One of my favorites parts of the book is Ferber's descriptions of the small-town newspaper. I gained real insight into how and why certain pieces of "news" (but more accurately gossip pieces, not unlike the social media updates of today) appear in the newspaper--pieces that resemble hundreds that I've read myself. Not much changes between the early 1900s and the 1940s!
Ferber also provides plenty of indirect writing advice; although the publishing atmosphere has certainly changed since the first half of the 20th century, her skills as a writer have definite origins, and those origins could--and probably should--be adapted to the writer's life of today.

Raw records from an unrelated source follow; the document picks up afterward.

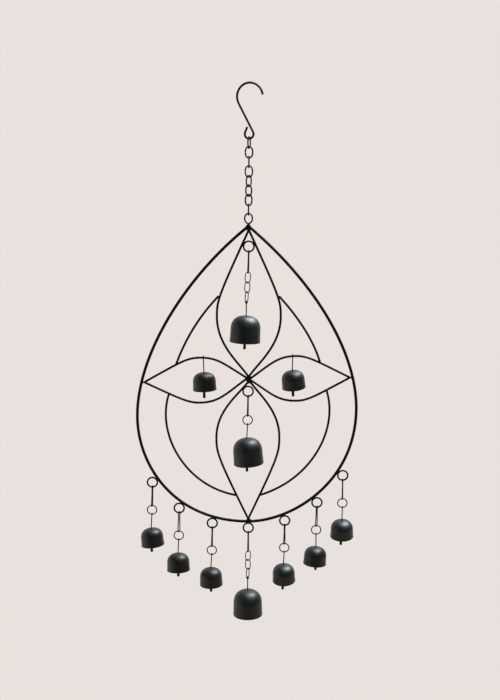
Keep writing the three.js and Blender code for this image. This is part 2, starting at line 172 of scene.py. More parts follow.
# ---------- Materials ----------
class Nodes:
    """Adds nodes to a new material and links them."""

    def __init__(self, name):
        self.material = bpy.data.materials.new(name)
        self.material.use_nodes = True
        self.tree = self.material.node_tree
        self.shader = self.tree.nodes["Principled BSDF"]
        self.coordinates = self.add("ShaderNodeTexCoord")

    def add(self, kind, **settings):
        node = self.tree.nodes.new(kind)
        for key, value in settings.items():
            if hasattr(node, key):
                setattr(node, key, value)
            else:
                node.inputs[key.replace("_", " ")].default_value = value
        return node

    def link(self, source, target):
        self.tree.links.new(source, target)

    def noise(self, scale, detail=3.0, roughness=0.5, stretch=(1, 1, 1)):
        """Noise over the row's frame, in bumps per metre."""
        mapping = self.add("ShaderNodeMapping")
        mapping.inputs["Scale"].default_value = stretch
        self.link(self.coordinates.outputs["Object"], mapping.inputs["Vector"])
        texture = self.add("ShaderNodeTexNoise")
        texture.inputs["Scale"].default_value = scale
        texture.inputs["Detail"].default_value = detail
        texture.inputs["Roughness"].default_value = roughness
        self.link(mapping.outputs["Vector"], texture.inputs["Vector"])
        return texture.outputs["Fac"]

    def ramp(self, value, stops):
        """stops is a list of (position, grey or (r, g, b))."""
        node = self.add("ShaderNodeValToRGB")
        elements = node.color_ramp.elements
        while len(elements) < len(stops):
            elements.new(0.5)
        for element, (position, color) in zip(elements, stops):
            element.position = position
            color = (color,) * 3 if isinstance(color, float) else color
            element.color = (*color, 1)
        self.link(value, node.inputs["Fac"])
        return node.outputs["Color"]

    def mix(self, share, first, second):
        node = self.add("ShaderNodeMix", data_type="RGBA")
        self.link(share, node.inputs["Factor"])
        self.link(first, node.inputs["A"])
        self.link(second, node.inputs["B"])
        return node.outputs["Result"]

    def bump(self, height, distance, strength=1.0, normal=None):
        node = self.add("ShaderNodeBump")
        node.inputs["Distance"].default_value = distance
        node.inputs["Strength"].default_value = strength
        self.link(height, node.inputs["Height"])
        if normal is not None:
            self.link(normal, node.inputs["Normal"])
        return node.outputs["Normal"]


def painted_wire(name, dark, light, worn, roughness):
    """Thin paint over drawn wire: a slightly uneven coat, with fine specks where it has rubbed.

    The coat runs from a dark tone to a lighter one, worn is the specks' colour, and roughness
    is the lowest and highest.
    """
    nodes = Nodes(name)
    patches = nodes.noise(90, detail=4)
    coat = nodes.ramp(patches, [(0.35, dark), (0.7, light)])
    specks = nodes.noise(1500, detail=5, roughness=0.65)
    rubbed = nodes.ramp(specks, [(0.68, 0.0), (0.78, 1.0)])
    worn_color = nodes.ramp(patches, [(0.3, worn), (0.8, tuple(0.7 * c for c in worn))])
    nodes.link(nodes.mix(rubbed, coat, worn_color), nodes.shader.inputs["Base Color"])
    low, high = roughness
    sheen = nodes.ramp(nodes.noise(400), [(0.3, low), (0.75, high)])
    nodes.link(sheen, nodes.shader.inputs["Roughness"])
    nodes.shader.inputs["Specular IOR Level"].default_value = 0.12
    nodes.shader.inputs["Specular Tint"].default_value = (1, 0.8, 0.64, 1)
    coarse = nodes.bump(nodes.noise(500, detail=3), 0.0001, 0.35)
    fine = nodes.bump(nodes.noise(4000, detail=2), 0.00002, 0.3, coarse)
    nodes.link(fine, nodes.shader.inputs["Normal"])
    return nodes.material


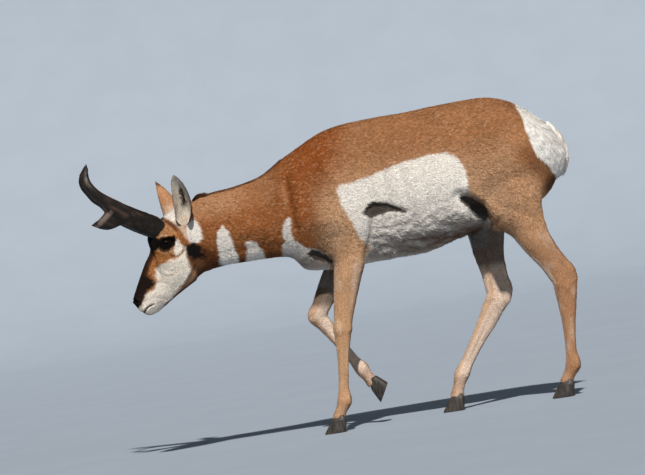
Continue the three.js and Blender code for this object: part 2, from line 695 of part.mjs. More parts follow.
for (const [name, side] of [["left", -1], ["right", 1]]) {
  const hornPiece = hornSolid(side).subtract(fleshUnderEars);
  addNode(`eye_${name}`, eyeSolid(side), wetEye);
  addNode(`horn_${name}`, hornPiece, horn);
  addNode(`ear_${name}`, earSolid(name).subtract(fleshUnderEars).subtract(hornSolid(side, gap)), earSkin);
}

for (const [name, leg] of Object.entries(legs)) {
  const hind = name.startsWith("hind");
  const below = whole.intersect(sideOfCut(hind ? hindCut : foreCut, -1, gap / 2));
  const acrossHalf = sideHalf(leg.side);
  const limb = below.intersect(acrossHalf).intersect(sideOfCut(waistCut, hind ? -1 : 1, 0));
  const upper = limb.intersect(sideOfCut(jointCut(leg), 1, gap / 2));
  addNode(`${name}_${hind ? "gaskin" : "forearm"}`, upper, coat);
  addNode(`${name}_cannon`, limb.intersect(sideOfCut(jointCut(leg), -1, gap / 2)), coat);
  addNode(`${name}_hoof_outer`, toeSolid(leg, false), nail);
  addNode(`${name}_hoof_inner`, toeSolid(leg, true), nail);
}

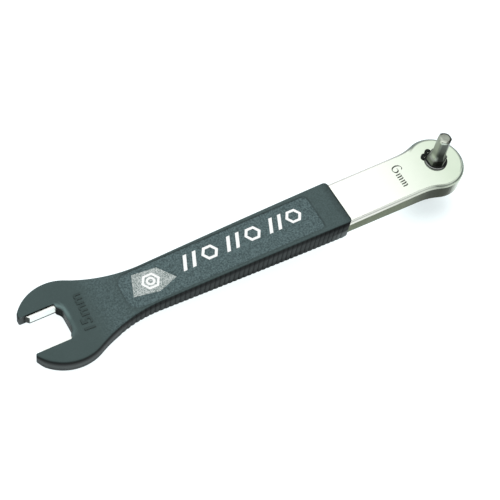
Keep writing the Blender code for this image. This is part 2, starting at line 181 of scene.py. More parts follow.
def rounded(before, point, after, radius):
    """Arc that touches the two lines which meet at a corner of an outline."""
    point = np.array(point, float)
    back = np.array(before, float) - point
    forth = np.array(after, float) - point
    back /= np.linalg.norm(back)
    forth /= np.linalg.norm(forth)
    half = math.acos(float(back @ forth)) / 2.0
    middle = (back + forth) / np.linalg.norm(back + forth)
    centre = point + middle * radius / math.sin(half)
    start = point + back * radius / math.tan(half) - centre
    end = point + forth * radius / math.tan(half) - centre
    first = math.degrees(math.atan2(start[1], start[0]))
    sweep = math.degrees(math.atan2(start[0] * end[1] - start[1] * end[0], float(start @ end)))
    return arc(centre, radius, first, first + sweep, CORNER_POINTS)


def lengths(line):
    """Distance along a line of points, from its first point to each point."""
    return np.concatenate(([0.0], np.cumsum(np.linalg.norm(np.diff(line, axis=0), axis=1))))


def along(line, distance, reach=0.04):
    """Points of a line at the given distances from its start, and its left-hand normals there.

    The normal is the direction of a short chord about the point, turned by a quarter turn."""
    run = lengths(line)
    ahead = np.clip(distance + reach, 0.0, run[-1])
    behind = np.clip(distance - reach, 0.0, run[-1])
    point, front, back = (np.column_stack([np.interp(d, run, line[:, i]) for i in range(2)])
                          for d in (distance, ahead, behind))
    chord = (front - back) / np.linalg.norm(front - back, axis=1)[:, None]
    return point, np.column_stack((-chord[:, 1], chord[:, 0]))


def grid_faces(rows, columns, start, around):
    """Corner numbers of the faces of a grid of points stored row by row."""
    i = np.arange(rows - 1)[:, None]
    j = np.arange(columns if around else columns - 1)[None, :]
    k = (j + 1) % columns
    corners = (i * columns + j, i * columns + k, (i + 1) * columns + k, (i + 1) * columns + j)
    return np.stack(np.broadcast_arrays(*corners), axis=-1).reshape(-1, 4) + start


def set_in_scene(name, mesh):
    """An object for a mesh, linked to the scene."""
    piece = bpy.data.objects.new(name, mesh)
    bpy.context.scene.collection.objects.link(piece)
    return piece


def clean(mesh, weld, change=lambda bm: None):
    """Merges points closer than the weld distance, makes one more change, turns faces outward."""
    bm = bmesh.new()
    bm.from_mesh(mesh)
    bmesh.ops.remove_doubles(bm, verts=bm.verts, dist=weld)
    change(bm)
    bmesh.ops.recalc_face_normals(bm, faces=bm.faces)
    bm.to_mesh(mesh)
    bm.free()


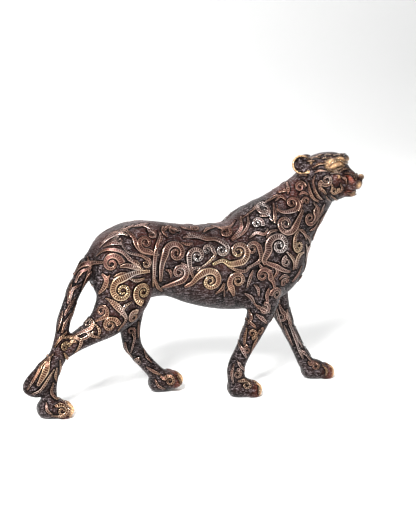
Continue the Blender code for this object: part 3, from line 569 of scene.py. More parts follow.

I read this book in order to gain a few years of Appleton-WI history, around the turn of the century, 1900. I received that and so much more. Edna was amazing. I wish I could write her a letter, but I'd hardly like updating her on world events since she published. Now to read her account of life from WWII onward, to 1967. Then I'll continue until I've read all of her novels, not just three.
A charming autobiography by the critically and popularly successful author of So Big and Show Boat and playwriting collaborator of George S. Kaufman. Ferber is largely forgotten these days, but some years ago, my mother mentioned this memoir as particularly influential to her, and I can understand why: modest high school-educated Midwestern girl stumbles into newspaper writing and eventually makes good. An aspect of Ferber that is less apparent in her novels is her Jewish heritage; writing here, in 1939, she is forthright in her defense of Jews already subject to six years of oppression in German Europe.
This, the first volume of Edna Ferber's memoirs, is a real walk in the past. It ends midway in her fascinating life, to be picked up by a companion volume over twenty years later. The author of "Show Boat," "Giant," and "So Big" led just as interesting a life as her many famed characters.